Instrumentation: two flutes, two oboes, two clarinets, two bassoons, two horns, two trumpets, timpani, strings.

Duration: approximately 16 minutes.

Prokofiev’s penchant for using Classical musical idioms was instilled in him during the course of his thorough, excellent training: when he was a little tot, his mother played Beethoven sonatas to him while he sat under the piano; he studied with the greatest Russian musicians of the time — Glière, Rimsky-Korsakov, Liadov, Glazunov; he began composing at the Mozartian age of six. By the time he was 25, Prokofiev was composing prolifically, always brewing a variety of compositions simultaneously. The works of 1917, for example, represent widely divergent styles — The Gambler is a satirical opera; They Are Seven, a nearly atonal cantata; the Classical Symphony, a charming miniature. It was in 1916 that Prokofiev first had the idea for a symphony based on Viennese models, and at that time he sketched out a few themes for it.

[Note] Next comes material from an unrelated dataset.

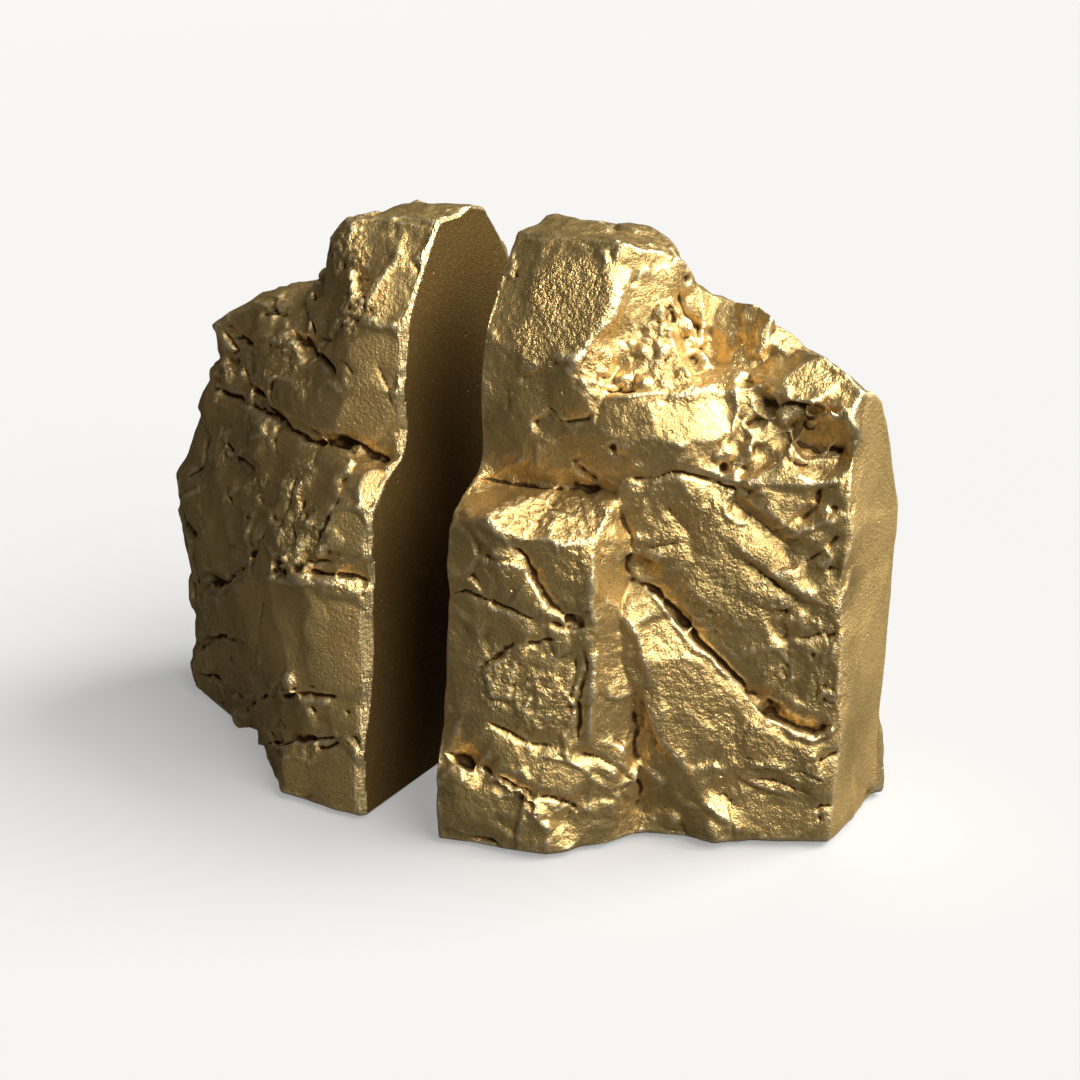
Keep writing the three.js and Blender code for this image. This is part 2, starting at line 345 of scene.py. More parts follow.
    def lumps(self, place, radius, height, scale):
        """A patch of small rounded lumps and pits."""
        chosen, away = self.around(place, radius * 1.2, unevenness=0.25, scale=radius, seed=41)
        weight = smooth_step(away, radius * 1.1, radius * 0.7)
        p = self.points[chosen]
        rough = 0.6 * crumple(p, scale, seed=53) + 0.5 * fractal(p, scale * 0.7, octaves=2, seed=57)
        self.pitted[chosen] = np.maximum(self.pitted[chosen], weight * min(height, 1))
        self.push(0.6 * height * weight * rough, chosen)

    def bevel_front(self, width):
        """Cuts back the corner between the book face and the rock's front and top."""
        level_height = 2.0
        face_depth = 1.0
        fade = 0.4
        near = self.points[:, 0] < face_depth
        levels = np.arange(0, 190, level_height)
        which = np.clip((self.points[near, 2] / level_height).astype(int), 0, len(levels) - 1)
        front = np.full(len(levels), np.inf)
        np.minimum.at(front, which, self.points[near, 1])
        known = np.isfinite(front)
        edge = np.interp(self.points[:, 2], levels[known] + level_height / 2, front[known])
        wobble = width * (1 + 0.2 * value_noise(self.points * [0, 1, 1], scale=9, seed=83))
        short = np.maximum(wobble - self.points[:, 0] - (self.points[:, 1] - edge), 0)
        # the cut strip, which the paint makes a little paler as edge wear and painted highlight
        self.wear_and_highlight = smooth_step(short, 0, fade)
        self.points[:, 0] += short / 2
        self.points[:, 1] += short / 2

    def keep_inside(self, node):
        """Holds every point inside the box of the CAD block."""
        low, high = (np.array(corner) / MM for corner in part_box(node))
        world = np.clip(self.points * [self.side, 1, 1] + self.origin, low + BOX_GAP, high - BOX_GAP)
        self.points = (world - self.origin) * [self.side, 1, 1]

    def hollowness(self, rounds):
        """How far each point lies under the average of the surface around it, in millimetres."""
        average = self.points
        for _ in range(rounds):
            average = self.spread(average)
        return ((average - self.points) * self.normals).sum(axis=1)

    def add_layer(self, name, values):
        """Stores one number for each point, for the paint to read."""
        layer = self.mesh.attributes.new(name, "FLOAT", "POINT")
        layer.data.foreach_set("value", values.astype(np.float32))

    def add_layers(self, calm):
        """Layers for the paint, each kept even on the flat faces."""
        flat = np.maximum(self.points[:, 0] < ON_FLAT, self.points[:, 2] < BASE_HEIGHT + ON_FLAT)
        # crevice and valley: depth of small and wide hollows, which the paint turns into painted shade, and
        # crevice also into painted highlights on crests
        self.add_layer("crevice", self.hollowness(3) * ~flat)
        self.add_layer("valley", self.hollowness(20) * ~flat)
        self.add_layer("sanded", np.maximum(flat, calm))
        self.add_layer("pitted", self.pitted * ~flat)
        self.add_layer("wear_and_highlight", self.wear_and_highlight * ~flat)
        # inner marks the book face, which the paint darkens as painted shade and gives less sand
        self.add_layer("inner", self.points[:, 0] < ON_FLAT)


def applied(holder):
    """The mesh of an object with its modifiers applied. The object itself is removed."""
    mesh = bpy.data.meshes.new_from_object(holder.evaluated_get(bpy.context.evaluated_depsgraph_get()))
    bpy.data.objects.remove(holder)
    return mesh


def decimated(mesh, limit):
    """The mesh with no more than limit triangles."""
    count = sum(len(p.vertices) - 2 for p in mesh.polygons)
    if count <= limit:
        return mesh
    holder = bpy.data.objects.new("holder", mesh)
    bpy.context.scene.collection.objects.link(holder)
    modifier = holder.modifiers.new("fewer", "DECIMATE")
    modifier.ratio = limit / count
    return applied(holder)


def shade(mesh):
    """Smooth shading, except on faces that lie square to the block."""
    facing = np.zeros(len(mesh.polygons) * 3)
    mesh.polygons.foreach_get("normal", facing)
    squareness = 0.9995
    square = np.abs(facing.reshape(-1, 3)).max(axis=1) > squareness
    mesh.polygons.foreach_set("use_smooth", (~square).tolist())


def add_piece(name, mesh, material, body, node):
    """Puts a finished mesh in the scene, on its body and in place of its CAD node."""
    mesh.materials.clear()
    mesh.materials.append(material)
    piece = bpy.data.objects.new(name, mesh)
    bpy.context.scene.collection.objects.link(piece)
    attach(piece, body)
    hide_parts(node)


def calmness(points, shape):
    """1 where the rock is smooth and sandy, 0 where it is rough."""
    calm = smooth_step(points[:, 0], shape["smooth_beyond"], shape["smooth_beyond"] + 2)
    for place, radius in shape["calm"]:
        away = np.linalg.norm(points - place, axis=1) * (1 + 0.3 * value_noise(points, scale=8, seed=91))
        calm = np.maximum(calm, smooth_step(away, radius * 1.1, radius * 0.85))
    return calm


def build_rock(name, node, side, body, material, shape):
    """One book end, from coarse relief to fine, cut in the order in which features overlap."""
    rock = Rock(name, node, side)
    rock.smooth(int(1.5 / VOXEL))
    rock.update_normals()
    p = rock.points
    calm = calmness(p, shape)
    front = shape["front_roughness"]
    rough = (1 - 0.85 * calm) * (front + (1 - front) * smooth_step(p[:, 1], *ROUGHNESS_FADE))
    hidden = smooth_step(p[:, 1], *BACK_FADE)
    rock.push(rough * (0.7 * crumple(p, scale=17, seed=11) + 0.25 * crumple(p, scale=6, seed=12)))
    small_chips = rock.softened(facet_noise(p, scale=12, tilt=0.11, seed=13), rounds=1)
    rock.push(rough * (1 - 0.7 * hidden) * small_chips)
    large_chips = rock.softened(facet_noise(p, scale=27, tilt=0.11, seed=14), rounds=5)
    rock.push(hidden * rough * large_chips)
    for patch in shape["lumps"]:
        rock.lumps(*patch)
    rock.update_normals()
    for facet in shape["facets"]:
        rock.flatten(*facet)
    rock.update_normals(3)
    for hollow in shape["dents"]:
        rock.dent(*hollow)
    rock.update_normals(3)
    for crest in shape["ridges"]:
        rock.ridge(*crest)
    for break_line in shape["cracks"]:
        rock.crack(*break_line)
    rock.push(rough * 0.12 * fractal(rock.points, scale=2.4, octaves=2, seed=5))
    rock.bevel_front(shape["bevel"])
    rock.smooth(1, 0.3)
    rock.keep_inside(node)
    rock.update_normals(1)
    rock.add_layers(calm)
    mesh = decimated(rock.mesh, TRIANGLE_LIMIT)
    shade(mesh)
    add_piece(name, mesh, material, body, node)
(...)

The work is in the four movements customary in Haydn’s symphonies, though at only fifteen minutes it hardly runs to half their typical length. The dapper first movement is a miniature sonata design that follows the traditional form but adds some quirks that would have given old Haydn himself a chuckle — the recapitulation, for example, begins in the “wrong” key (but soon rights itself), and occasionally a beat is left out, as though the music had stubbed its toe. The sleek main theme is followed by the enormous leaps, flashing grace notes and sparse texture of the second subject. A graceful, ethereal melody floating high in the violins is used to open and close the Larghetto, with the pizzicato gentle middle section reaching a brilliant tutti before quickly subsiding. The third movement, a Gavotte, comes not from the Viennese symphony but rather from the tradition of French Baroque ballet. The finale is the most brilliant movement of the Symphony, and calls for remarkable feats of agility and precise ensemble from the performers.